Figure 6 shows the variations in LCOE for Solar PV within the Moderate Technical Potential Scenario and with a capacity factor of more than 10%. In this scenario, the LCOE ranges from $64 USD/MWh in Vietnam to more than $200 USD/MWh in Indonesia. Users can click on the map below to be taken to the Cost of Energy Mapping Tool to explore these costs in more detail and to further define targeted scenarios.
Variations in the LCOE for solar PV result both from changes in energy resource quality (capacity factor), with lower LCOE values associated with high resource quality, and from changes in economic (e.g., inflation and tax rates) and techno-economic (e.g., installation and O&M costs) assumptions across countries. Distinct changes in LCOE along country borders (e.g., between Thailand and Lao PDR) result from country-specific economic and techno-economic assumptions—not from distinct changes in resource quality, which is relatively contiguous along the borders. Intra-country variations are smoother and result from variations in the solar energy resource quality, because economic and techno-economic assumptions are constant across each country.
Supply curves can help to quantify the cumulative capacity of solar PV that can be developed for a maximum cost, or minimum capacity factor, in a region. On its vertical axis, the supply curve shows the LCOE of each unit of energy produced by potential generators sited in each area. On its horizontal axis, a supply curve shows the total potential cumulative installed capacity (MW) equal to or less than a given LCOE.
Figure 7 shows that the total potential cumulative installed capacity from solar PV available across all Southeast Asia for an LCOE equal to or less than $246 USD/MWh—corresponding to a minimum capacity factor of 10% in the region—is approximately 42 TW (Moderate Technical Potential Scenario). The minimum LCOE in the region is $64 USD/MWh, and the median LCOE for the region is $111 USD/MWh. The ranges in this supply curve correspond to the colors mapped across Southeast Asia in Figure 6.
Figure 7. Solar PV supply curve for Southeast Asia—Moderate Technical Potential Scenario.
For more information about the cost of solar PV generation in Southeast Asia, see the full report, section 2.1.1, page 10.
What is the cost of utility-scale wind generation in Southeast Asia?
The cost of generation for utility-scale renewables across Southeast Asia depends on multiple factors that are often specific to each country, such as resource availability and quality, installed costs, O&M costs, and financial considerations. (Appendix A-1.3 of the full report provides a complete list of inputs.)

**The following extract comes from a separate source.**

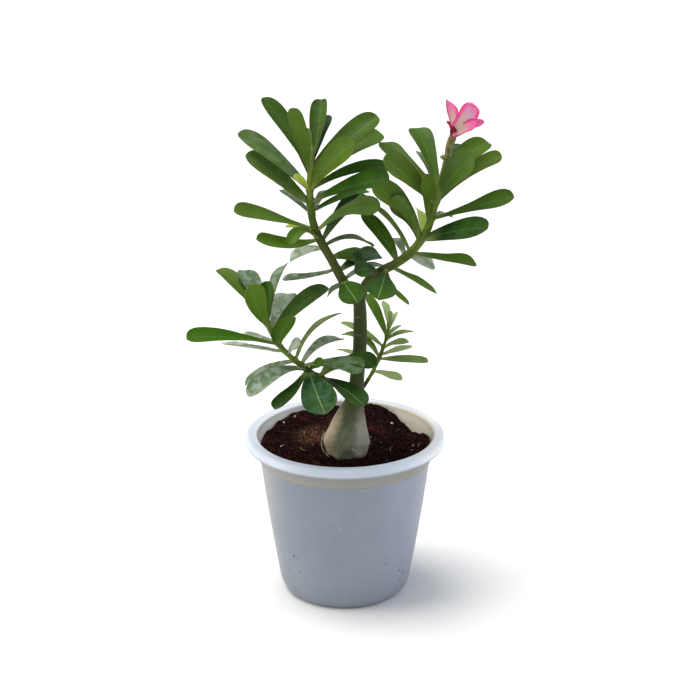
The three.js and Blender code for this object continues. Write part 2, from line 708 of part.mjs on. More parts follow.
const LOWER_LEFT_LEAVES = [
  {
    name: "upper left", root: [268, 325], tip: [218.5, 269.5], length: 82, width: 22, roll: 45,
    shape: BROAD_LEAF, end: 0.3,
  },
  { name: "hazy behind", root: [264, 325], tip: [243, 270.5], length: 68, width: 22, roll: 30 },
  {
    name: "bright upright", root: [268, 328], tip: [249.5, 285.5], length: 56, width: 27, near: true,
    roll: 20, fold: 30, through: [256.5, 306], shape: FLAT_LEAF, end: 0.5,
  },
  {
    name: "bright folded", root: [268, 326], tip: [271, 282.5], length: 50, width: 20, near: true,
    roll: 40, fold: 30, shape: FLAT_LEAF, end: 0.45,
  },
  {
    name: "mottled upright", root: [268, 324], tip: [286.5, 264], length: 72, width: 16, roll: 52,
    through: [275.5, 284], shape: BROAD_LEAF,
  },
  {
    name: "silver behind", root: [271, 331], tip: [289, 294], length: 62, width: 24, roll: 30,
    through: [280, 311],
  },
  { name: "right", root: [273, 335], tip: [327, 287], length: 76, width: 22, roll: 40, shape: BROAD_LEAF },
  {
    name: "olive pointed front", root: [280, 348], tip: [295.5, 317.5], length: 48, width: 22,
    near: true, roll: 24, fold: 48, through: [282, 333], shape: POINTED_LEAF, end: 0.03,
  },
  {
    name: "bright long left", root: [277, 346], tip: [186.5, 338], length: 94, width: 22.5, near: true,
    roll: 50, through: [233, 337.5], shape: SPOON_LEAF, end: 0.2,
  },
  {
    name: "silver edge on", root: [284, 353], tip: [222.5, 343.5], length: 72, width: 14, roll: 76,
    through: [252, 347.5],
  },
  {
    name: "silver behind long left", root: [276, 343], tip: [243, 334], length: 52, width: 10,
    roll: 40, through: [258, 338],
  },
  {
    name: "pale arching right", root: [296, 360], tip: [341, 313], length: 76, width: 13, roll: 66,
    through: [312, 331],
  },
  { name: "silver small", root: [288, 354], tip: [300, 343], length: 36, width: 13, near: true, roll: 50 },
  {
    name: "silver pink edged", root: [304, 362], tip: [342, 339.5], length: 58, width: 20, roll: 58,
    through: [319, 346],
  },
  {
    name: "misty over the trunk", root: [305, 362], tip: [361.8, 371], length: 64, width: 24,
    near: true, roll: 46, through: [338, 364.5],
  },
  {
    name: "dark over the trunk", root: [318, 376], tip: [375, 366], length: 64, width: 20, near: true,
    roll: 48, through: [350, 361],
  },
  {
    name: "olive below", root: [320, 378], tip: [346, 368], length: 38, width: 20, roll: 40,
    through: [332, 367.5],
  },
  { name: "small olive", root: [309, 371], tip: [323, 362], length: 28, width: 11, near: true, roll: 40 },
  {
    name: "bluish ribbed front", root: [309, 371], tip: [325, 414], length: 66, width: 36, near: true,
    roll: 4, through: [315, 389], end: 0.3,
  },
  {
    name: "dark folded below", root: [307, 371], tip: [275, 409], length: 64, width: 20, near: true,
    roll: 44, fold: 26, through: [293, 392],
  },
  {
    name: "dark ribbed lower right", root: [322, 379], tip: [364, 406], length: 66, width: 24,
    near: true, roll: 40,
  },
  {
    name: "mottled lower left", root: [307, 370], tip: [248, 396], length: 72, width: 20, near: true,
    roll: 44, through: [279, 373],
  },
  {
    name: "mottled behind lower left", root: [296, 361], tip: [245, 384], length: 68, width: 15,
    roll: 50, through: [270, 369],
  },
];

const REAR_LEAVES = [
  {
    name: "vivid upright", root: [386, 337], tip: [366, 293], length: 52, width: 13, roll: 40,
    through: [377.5, 316],
  },
  { name: "pale upright", root: [389, 326], tip: [384, 301], length: 34, width: 9, roll: 30 },
  { name: "tip", root: [389, 328], tip: [391, 311], length: 20, width: 6, roll: 30 },
  { name: "pale right", root: [388, 334], tip: [397, 312], length: 34, width: 9, roll: 45 },
  { name: "narrow right", root: [386, 340], tip: [413, 331.5], length: 38, width: 9, roll: 60 },
  { name: "right", root: [385, 349], tip: [408, 342], length: 36, width: 9, near: true, roll: 55 },
  {
    name: "long right", root: [381, 360], tip: [428, 361.5], length: 56, width: 13, near: true,
    roll: 52, through: [402, 360],
  },
  { name: "small pale", root: [382, 356], tip: [412, 346], length: 36, width: 9, roll: 50, arch: 0 },
  {
    name: "pale low right", root: [373, 371], tip: [401, 380], length: 44, width: 12, near: true,
    roll: 50, through: [388, 375],
  },
  {
    name: "behind the trunk", root: [379, 358], tip: [342, 334.5], length: 52, width: 12, roll: 50,
    through: [364, 339.5],
  },
  {
    name: "higher behind the trunk", root: [384, 347], tip: [341, 322], length: 58, width: 12,
    roll: 52, through: [363, 332.5],
  },
  { name: "thin behind the trunk", root: [375, 367], tip: [337, 349], length: 50, width: 8, roll: 60 },
  { name: "pale upper right", root: [387, 337], tip: [401, 325.5], length: 22, width: 6, roll: 50 },
];

function leafyStem(name, stem, leaves, look) {
  const curve = stemCurve(stem);
  const blades = leaves.map((leaf) => leafBlade(curve, leaf));
  return mesh(name, join([stemRest(stem), ...blades]), look);
}

function narrowLeaves(leaves) {
  const narrow = { shape: POINTED_LEAF, steps: NARROW_BLADE_STEPS, stalk: NARROW_STALK };
  return leaves.map((leaf) => ({ ...leaf, ...narrow }));
}

// The flower: a tube from the tip of the right stem that swells and closes over its dark throat, and the
// lobes, which leave it along its mouth
const FLOWER_DEPTH = -34;
const FLOWER_TUBE = [[445, 162], [446.8, 155.8], [449.2, 146.4], [452.4, 138], [454.6, 131], [456.8, 123.5]];
const FLOWER_TUBE_RADII = [1.7, 2.5, 3.4, 3.9, 2.7, 0.6];
const FLOWER_STALK = 6;
const FLOWER_MOUTH = [0.72, 0.94];
const FLOWER_TUBE_STEPS = 6;
const FLOWER_TUBE_SIDES = 10;
const FLOWER_PETALS = [
  {
    name: "hot left", root: [455, 132], tip: [447.4, 100.2], length: 34, width: 13.5, roll: 22,
    twist: 36, through: [451.4, 114], shape: OVAL_LEAF, end: 0.03,
  },
  {
    name: "full right", root: [455, 132], tip: [473.2, 104.2], length: 34, width: 18.5, near: true,
    roll: 8, fold: 8, through: [466.5, 118], shape: WIDE_PETAL, end: 0.68,
  },
  {
    name: "hot back right", root: [455, 132], tip: [484.4, 122], length: 31, width: 7, roll: 30,
    twist: 40, shape: POINTED_LEAF, end: 0.03,
  },
  {
    name: "hot lower lip", root: [453, 137], tip: [477.8, 123], length: 29, width: 12, near: true,
    roll: 34, through: [466, 128.2], shape: WIDE_PETAL, end: 0.4,
  },
  {
    name: "crimson left", root: [451, 139], tip: [452.6, 126], length: 13, width: 4.5, near: true,
    roll: 0, arch: 0, twist: 10, shape: POINTED_LEAF, end: 0.03,
  },
  {
    name: "crimson behind left", root: [455, 132], tip: [448.6, 121.5], length: 15, width: 7, roll: 40,
    shape: PETAL,
  },
];

function makeFlower() {
  const curve = new THREE.CatmullRomCurve3(FLOWER_TUBE.map((at) => placeAtDepth(at, FLOWER_DEPTH)));
  const start = CLEARANCE / curve.getLength();
  const tube = limb(
    curve, (share) => along(FLOWER_TUBE_RADII, share), start, 1, FLOWER_TUBE_STEPS, FLOWER_TUBE_SIDES,
  );
  const mouth = new THREE.CatmullRomCurve3(FLOWER_MOUTH.map((share) => curve.getPointAt(share)));
  const petals = FLOWER_PETALS.map((petal) => {
    return leafBlade(mouth, { ...petal, steps: PETAL_STEPS, stalk: FLOWER_STALK });
  });
  return mesh("flower", join([tube, ...petals]), { color: 0xe0508a, roughness: 0.55, metalness: 0 });
}

// The trunk with the short feet of its four stems
function makeTrunk() {
  const feet = Object.values(STEMS).map(stemFoot);
  const look = { color: 0x77735a, roughness: 0.8, metalness: 0 };
  return mesh("trunk", join([makeTrunkBody(0), ...feet]), look);
}

const oldLeaf = { color: 0x3f6b32, roughness: 0.38, metalness: 0 };
const youngLeaf = { color: 0x6f8f3c, roughness: 0.5, metalness: 0 };

const plant = new THREE.Group();
plant.add(makeTrunk());
plant.add(leafyStem("stem_upper_left", STEMS.upperLeft, UPPER_LEFT_LEAVES, oldLeaf));
plant.add(leafyStem("stem_upper_right", STEMS.upperRight, UPPER_RIGHT_LEAVES, oldLeaf));
plant.add(leafyStem("stem_lower_left", STEMS.lowerLeft, LOWER_LEFT_LEAVES, oldLeaf));
plant.add(leafyStem("shoot_rear", STEMS.rear, narrowLeaves(REAR_LEAVES), youngLeaf));
plant.add(makeFlower());

const pottedPlant = new THREE.Group();
pottedPlant.add(makePot());
pottedPlant.add(makeSoil(makeTrunkBody(CLEARANCE)));
pottedPlant.add(plant);

export default pottedPlant;
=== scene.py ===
# %% [markdown]
# A young desert rose in a white nursery pot.
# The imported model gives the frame: where the pot, the soil, the trunk, the leafy stems and the flower are.
# Every cell below takes one of these, says what it is on the real plant, and models a finer one in its place.

# %% The frame
import math
import random

import bpy
import numpy as np
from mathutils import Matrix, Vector, noise


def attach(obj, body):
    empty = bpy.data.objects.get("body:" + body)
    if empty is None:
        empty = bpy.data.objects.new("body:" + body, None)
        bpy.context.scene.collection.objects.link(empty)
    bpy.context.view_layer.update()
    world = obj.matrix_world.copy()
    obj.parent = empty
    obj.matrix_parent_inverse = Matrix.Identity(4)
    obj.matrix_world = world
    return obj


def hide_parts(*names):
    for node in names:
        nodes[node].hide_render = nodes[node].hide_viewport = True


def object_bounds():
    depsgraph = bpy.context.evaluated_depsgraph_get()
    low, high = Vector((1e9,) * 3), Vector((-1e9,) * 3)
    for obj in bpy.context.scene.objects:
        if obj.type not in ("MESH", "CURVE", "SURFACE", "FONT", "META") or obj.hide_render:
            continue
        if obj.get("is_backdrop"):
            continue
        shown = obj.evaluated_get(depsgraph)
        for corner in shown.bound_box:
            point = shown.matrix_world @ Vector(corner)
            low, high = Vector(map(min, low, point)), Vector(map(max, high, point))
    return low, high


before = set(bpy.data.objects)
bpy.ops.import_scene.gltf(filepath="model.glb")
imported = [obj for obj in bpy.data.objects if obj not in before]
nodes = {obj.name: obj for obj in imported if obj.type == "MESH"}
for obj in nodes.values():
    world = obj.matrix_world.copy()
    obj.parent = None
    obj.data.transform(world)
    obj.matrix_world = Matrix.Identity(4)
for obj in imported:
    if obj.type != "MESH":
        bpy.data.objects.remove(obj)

MM = 0.001
size_of_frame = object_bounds()
print("frame:", sorted(nodes))

# %% [markdown]
# The plant's places were read off the photograph, as the column and row where each thing is seen in it.
# A place in a picture is only a line of sight. It becomes a point in the room with one more fact: how far
# behind the pot's axis the thing lies, or how long the leaf is. So the first helpers turn one into the other.

# %% Where the photograph was taken
EYE = np.array([5.0, -1600.0, 821.0])
LOOKING_DOWN = math.radians(19.5)
FOCAL_LENGTH = 1718.0
PICTURE_WIDTH = 700
PICTURE_MIDDLE = PICTURE_WIDTH / 2


def unit(vector):
    return vector / np.linalg.norm(vector, axis=-1, keepdims=True)


def sight_line(seen):
    across = (seen[0] - PICTURE_MIDDLE) / FOCAL_LENGTH
    upward = (PICTURE_MIDDLE - seen[1]) / FOCAL_LENGTH
    sine, cosine = math.sin(LOOKING_DOWN), math.cos(LOOKING_DOWN)
    return np.array([across, cosine + upward * sine, upward * cosine - sine])


def place_at_depth(seen, depth):
    direction = sight_line(seen)
    return EYE + direction * (depth - EYE[1]) / direction[1]


def place_at_length(seen, start, length, near):
    direction = unit(sight_line(seen))
    along = (start - EYE) @ direction
    aside = (start - EYE) @ (start - EYE) - along ** 2
    rest = math.sqrt(max(0, length ** 2 - aside))
    return EYE + direction * (along - rest if near else along + rest)


def seen_at(points):
    offset = np.asarray(points) - EYE
    sine, cosine = math.sin(LOOKING_DOWN), math.cos(LOOKING_DOWN)
    forward = offset[..., 1] * cosine - offset[..., 2] * sine
    upward = offset[..., 1] * sine + offset[..., 2] * cosine
    scale = FOCAL_LENGTH / forward
    return np.stack([PICTURE_MIDDLE + offset[..., 0] * scale, PICTURE_MIDDLE - upward * scale], axis=-1)


print("the middle of the picture meets the pot's axis at", place_at_depth((350, 350), 0).round(1))

# %% [markdown]
# Stems and the trunk follow smooth curves through a few points. Such a curve is kept as a row of close
# points with the length so far at each, so that any share of the way along it can be looked up.

# %% Curves through points
STEPS_PER_SPAN = 20


class Route:
    """A smooth curve through points, read by the share of its length."""

    def __init__(self, points):
        points = np.array(points, float)
        ends = [2 * points[0] - points[1], *points, 2 * points[-1] - points[-2]]
        close = []
        for a, b, c, d in zip(ends, ends[1:], ends[2:], ends[3:]):
            before, between, after = (math.dist(p, q) ** 0.5 for p, q in ((a, b), (b, c), (c, d)))
            leave = between * ((b - a) / before - (c - a) / (before + between) + (c - b) / between)
            reach = between * ((c - b) / between - (d - b) / (between + after) + (d - c) / after)
            for t in np.arange(STEPS_PER_SPAN) / STEPS_PER_SPAN:
                curve = (3 * (c - b) - 2 * leave - reach) * t ** 2 + (2 * (b - c) + leave + reach) * t ** 3
                close.append(b + leave * t + curve)
        close.append(points[-1])
        self.points = np.array(close)
        gaps = np.linalg.norm(np.diff(self.points, axis=0), axis=1)
        self.length = gaps.sum()
        self.shares = np.concatenate([[0], np.cumsum(gaps)]) / self.length

    def at(self, share):
        return np.stack([np.interp(share, self.shares, column) for column in self.points.T], axis=-1)

    def heading(self, share):
        share = np.asarray(share)
        return unit(self.at(np.minimum(share + 0.01, 1)) - self.at(np.maximum(share - 0.01, 0)))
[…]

Figure 8 shows the estimated LCOE for wind within the Moderate Technical Potential Scenario. In this scenario, estimated LCOEs for wind range from approximately $42 USD/MWh in Vietnam to more than $200 USD/MWh in Lao PDR. Figure 8 also shows that a significant amount of area in the region is excluded (colored white) as a result of the wind resource quality filter, which excludes areas with capacity factors of 15% or less. These areas would not typically be appealing for commercial development. Users can click on the map below to be taken to the Cost of Energy Mapping Tool to explore these costs in more detail and to further define targeted scenarios.
The supply curve in Figure 9 shows that the estimated cumulative potential for installed wind capacity across the region is at or below $221 USD/MWh, which is approximately 2 TW for the Moderate Technical Potential Scenario. The minimum LCOE for wind in the region is $42 USD/MWh and the median LCOE is $124 USD/MWh. The colors depicted in this supply curve correspond to the color ranges mapped across Southeast Asia in Figure 8.

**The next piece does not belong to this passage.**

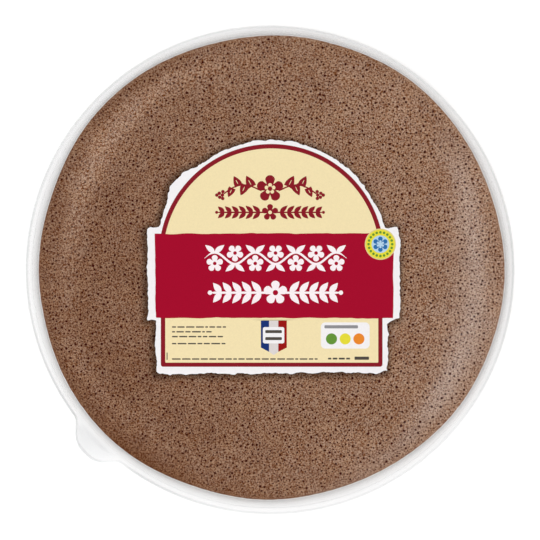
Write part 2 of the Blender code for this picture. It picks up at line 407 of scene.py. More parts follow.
def underside_rings(index, edge):
    """Rings of a crepe's underside going out, and of the middle of its edge."""
    rings = [ring_points(edge * s, crepe_low(index, edge * s), stack_centre) for s in inner_shares]
    rings.append(ring_points(edge - edge_rounding, crepe_low(index, edge), stack_centre))
    middle = 0.5 * (crepe_low(index, edge) + crepe_high(index, edge))
    return rings + [ring_points(edge, middle, stack_centre)]


batter = baked_batter("baked_buckwheat_batter")
for index in range(crepe_count - 1):
    edge = crepe_edge(index)
    rings = underside_rings(index, edge)
    rings.append(ring_points(edge - edge_rounding, crepe_high(index, edge), stack_centre))
    rings += [ring_points(edge * s, crepe_high(index, edge * s), stack_centre)
              for s in inner_shares[::-1]]
    low = (*stack_centre, crepe_low(index, 0.0))
    high = (*stack_centre, crepe_high(index, 0.0))
    points, faces = skin(rings, low, high)
    crepe = new_piece(f"baked_crepe_{index + 1}", points, faces, [batter])
    turn_faces_out(crepe)
    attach(crepe, "root")
    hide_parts(f"crepe_{index + 1}")

# Top crepe
# The sixth crepe lies with its bubbled side up. Each bubble that burst in baking left a round
# or slightly oval pit, and the pits are real hollows in this mesh, by the thousand.
top_index = crepe_count - 1
pit_count = 11300
smallest_pit = 0.29 * mm
largest_pit = 0.74 * mm
pit_clearance = 0.62 * mm
pit_margin = 1.2 * mm
pit_depth = 0.65 * mm
shallow_pore = 0.35
ringed_pit = 0.52 * mm
small_pit_bias = 2.0
longest_stretch = 0.35
lip_jitter = 0.15
lip_room = 0.12 * mm
flat_spacing = 2.8 * mm
flat_jitter = 0.3
# Soft bands near the edge. Each place of a path is a turn in degrees, a radius and a half width
# in millimetres, and a share: of painted sheen, grey or warm, of painted shade, or of closed pits.
grey_sheen_path = (
    (-88.0, 127.0, 4.0, 0.0), (-75.0, 126.0, 4.0, 0.06), (-60.0, 123.6, 5.0, 0.13),
    (-45.0, 120.5, 5.0, 0.20), (-30.0, 116.6, 9.0, 0.27), (-15.0, 117.3, 13.5, 0.23),
    (0.0, 111.5, 11.0, 0.20), (15.0, 112.8, 8.0, 0.20), (30.0, 122.0, 7.2, 0.16),
    (42.0, 125.0, 6.0, 0.0))
warm_sheen_path = (
    (98.0, 117.0, 4.0, 0.0), (120.0, 118.4, 4.8, 0.32), (135.0, 116.8, 8.0, 0.37),
    (150.0, 115.0, 10.0, 0.44), (165.0, 110.8, 7.4, 0.40), (180.0, 113.0, 8.0, 0.22),
    (195.0, 119.0, 6.7, 0.11), (210.0, 117.6, 4.4, 0.25), (225.0, 114.3, 5.0, 0.14),
    (238.0, 114.0, 4.0, 0.0))
edge_shade_path = (
    (48.0, 131.0, 6.0, 0.0), (62.0, 129.0, 6.0, -0.07), (75.0, 128.0, 6.0, -0.08),
    (92.0, 128.0, 4.0, -0.04), (120.0, 127.5, 3.5, -0.13), (138.0, 127.5, 3.5, -0.11),
    (158.0, 128.0, 3.0, 0.0), (198.0, 131.0, 6.0, 0.0), (210.0, 131.0, 6.0, -0.06),
    (225.0, 131.0, 8.0, -0.26), (240.0, 130.5, 9.0, -0.38), (255.0, 129.0, 7.0, -0.17),
    (270.0, 129.0, 6.0, -0.17), (285.0, 129.0, 6.0, -0.11), (300.0, 127.0, 6.0, -0.08),
    (314.0, 127.0, 6.0, 0.0))
calm_paths = (
    ((108.0, 118.0, 4.0, 0.0), (122.0, 118.4, 5.5, 0.34), (150.0, 115.0, 9.0, 0.38),
     (175.0, 112.0, 7.0, 0.28), (192.0, 116.0, 5.0, 0.0)),
    ((200.0, 131.0, 4.0, 0.0), (220.0, 130.0, 7.0, 0.55), (238.0, 129.0, 9.0, 0.80),
     (256.0, 129.5, 6.0, 0.60), (280.0, 130.0, 4.0, 0.0)))
pit_draw = np.random.default_rng(7)


def grid_places(columns, rows):
    """Every place of a grid, row after row."""
    return np.stack([axis.ravel() for axis in np.meshgrid(columns, rows)], axis=1)


def inside(x, y, margin):
    """Whether a place on the top crepe lies at least a margin inside its edge."""
    reach = np.interp(math.atan2(y, x), pack_angles, top_edge, period=math.tau)
    return math.hypot(x, y) < reach - margin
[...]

Figure 9. Wind supply curve for Southeast Asia—Moderate Technical Potential Scenario.
For more information about the cost of wind generation in Southeast Asia, see the full report, section 2.1.2, page 13.

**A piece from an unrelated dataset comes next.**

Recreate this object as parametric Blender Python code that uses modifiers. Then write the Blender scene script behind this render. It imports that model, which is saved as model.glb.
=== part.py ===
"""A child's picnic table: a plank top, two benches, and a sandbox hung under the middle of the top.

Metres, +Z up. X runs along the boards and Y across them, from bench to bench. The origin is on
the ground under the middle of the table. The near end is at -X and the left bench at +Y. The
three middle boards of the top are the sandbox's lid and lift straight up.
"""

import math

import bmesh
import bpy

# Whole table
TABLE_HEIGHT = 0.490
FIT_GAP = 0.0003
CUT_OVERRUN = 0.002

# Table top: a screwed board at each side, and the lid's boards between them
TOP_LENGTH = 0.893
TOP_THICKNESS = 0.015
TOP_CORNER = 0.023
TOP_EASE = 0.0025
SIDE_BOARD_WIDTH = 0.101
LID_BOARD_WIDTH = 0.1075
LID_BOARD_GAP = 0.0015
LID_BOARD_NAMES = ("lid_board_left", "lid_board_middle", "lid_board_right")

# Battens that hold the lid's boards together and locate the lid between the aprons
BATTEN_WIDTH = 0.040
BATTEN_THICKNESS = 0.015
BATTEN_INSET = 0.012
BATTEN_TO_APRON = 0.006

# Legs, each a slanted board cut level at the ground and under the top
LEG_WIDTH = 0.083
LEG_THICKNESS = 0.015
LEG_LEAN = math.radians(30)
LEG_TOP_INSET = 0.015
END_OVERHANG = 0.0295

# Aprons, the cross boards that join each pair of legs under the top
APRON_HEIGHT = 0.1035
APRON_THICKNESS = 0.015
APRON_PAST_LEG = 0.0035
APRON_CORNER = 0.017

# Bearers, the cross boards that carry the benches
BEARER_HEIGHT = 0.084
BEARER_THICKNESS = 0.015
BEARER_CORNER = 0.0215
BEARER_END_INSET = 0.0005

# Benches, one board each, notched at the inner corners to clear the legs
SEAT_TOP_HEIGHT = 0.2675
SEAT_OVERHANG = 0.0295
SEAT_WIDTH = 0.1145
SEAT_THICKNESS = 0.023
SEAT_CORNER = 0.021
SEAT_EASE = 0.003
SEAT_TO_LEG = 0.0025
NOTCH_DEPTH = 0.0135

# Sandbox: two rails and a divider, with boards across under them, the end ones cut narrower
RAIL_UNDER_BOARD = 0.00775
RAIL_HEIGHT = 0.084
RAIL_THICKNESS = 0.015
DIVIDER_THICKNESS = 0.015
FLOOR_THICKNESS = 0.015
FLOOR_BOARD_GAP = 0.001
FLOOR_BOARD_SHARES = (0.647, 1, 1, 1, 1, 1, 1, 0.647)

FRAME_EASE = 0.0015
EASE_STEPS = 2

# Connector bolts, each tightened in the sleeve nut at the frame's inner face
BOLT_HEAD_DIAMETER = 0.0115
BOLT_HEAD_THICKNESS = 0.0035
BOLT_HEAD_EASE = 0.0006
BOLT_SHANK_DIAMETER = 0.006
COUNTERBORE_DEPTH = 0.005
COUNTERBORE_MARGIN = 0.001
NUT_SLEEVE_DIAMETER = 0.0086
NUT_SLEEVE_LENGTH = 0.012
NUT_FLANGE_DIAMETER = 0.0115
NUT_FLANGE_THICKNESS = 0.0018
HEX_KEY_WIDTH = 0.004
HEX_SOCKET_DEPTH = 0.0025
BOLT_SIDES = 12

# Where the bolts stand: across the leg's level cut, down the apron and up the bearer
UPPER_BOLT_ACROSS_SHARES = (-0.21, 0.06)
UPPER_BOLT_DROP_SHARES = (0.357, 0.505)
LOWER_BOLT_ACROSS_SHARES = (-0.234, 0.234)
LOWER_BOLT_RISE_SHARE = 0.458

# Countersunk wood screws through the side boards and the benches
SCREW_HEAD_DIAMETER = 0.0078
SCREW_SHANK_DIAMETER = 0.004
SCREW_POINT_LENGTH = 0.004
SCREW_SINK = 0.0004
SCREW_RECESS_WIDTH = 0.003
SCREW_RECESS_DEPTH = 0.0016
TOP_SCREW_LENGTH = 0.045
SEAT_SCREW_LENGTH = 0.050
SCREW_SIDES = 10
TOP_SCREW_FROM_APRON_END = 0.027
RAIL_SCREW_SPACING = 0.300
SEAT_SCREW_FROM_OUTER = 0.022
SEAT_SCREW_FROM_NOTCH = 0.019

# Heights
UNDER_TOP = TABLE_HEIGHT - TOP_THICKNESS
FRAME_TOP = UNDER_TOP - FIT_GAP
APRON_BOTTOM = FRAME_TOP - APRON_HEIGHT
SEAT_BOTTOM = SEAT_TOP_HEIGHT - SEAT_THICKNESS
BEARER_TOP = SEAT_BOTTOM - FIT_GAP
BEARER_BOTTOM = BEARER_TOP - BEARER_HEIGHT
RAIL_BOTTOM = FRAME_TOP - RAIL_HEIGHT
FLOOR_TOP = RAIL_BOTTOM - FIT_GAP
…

Key Takeaways for Generation Costs Across Select Southeast Asian Countries
- The LCOE for solar PV and wind varies significantly across the ASEAN member states.
- The existence of high-quality solar and wind energy resources plays a significant role in the estimated cost per unit of generation.
- For the Moderate Technical Potential Scenario, solar PV LCOEs range from $64 to $246 USD/MWh, with an estimated 42 TW of cumulative potential capacity available within this LCOE range for solar PV.
- For the Moderate Technical Potential Scenario, wind LCOEs range from $42 to $221 USD/MWh, with an estimated 1.8 TW of cumulative potential capacity available within this LCOE range for land-based wind.
- Wind resources, in particular, are not equitably distributed across the region and significant areas are excluded in this study because of lower-quality resources, which would not typically be appealing for commercial development.
How do land-use constraints affect the cost of generation?
With economic development, population growth, and increased demand for resources, competing demand for land use will likely rise. Land-use designation policies that establish the areas where renewables can be developed often impact the feasible areas considered by developers and the resulting generation costs. Decision-makers must frequently consider trade-offs between land-use designations that may support energy system expansion and land uses that support other development objectives (such as agricultural land or forests).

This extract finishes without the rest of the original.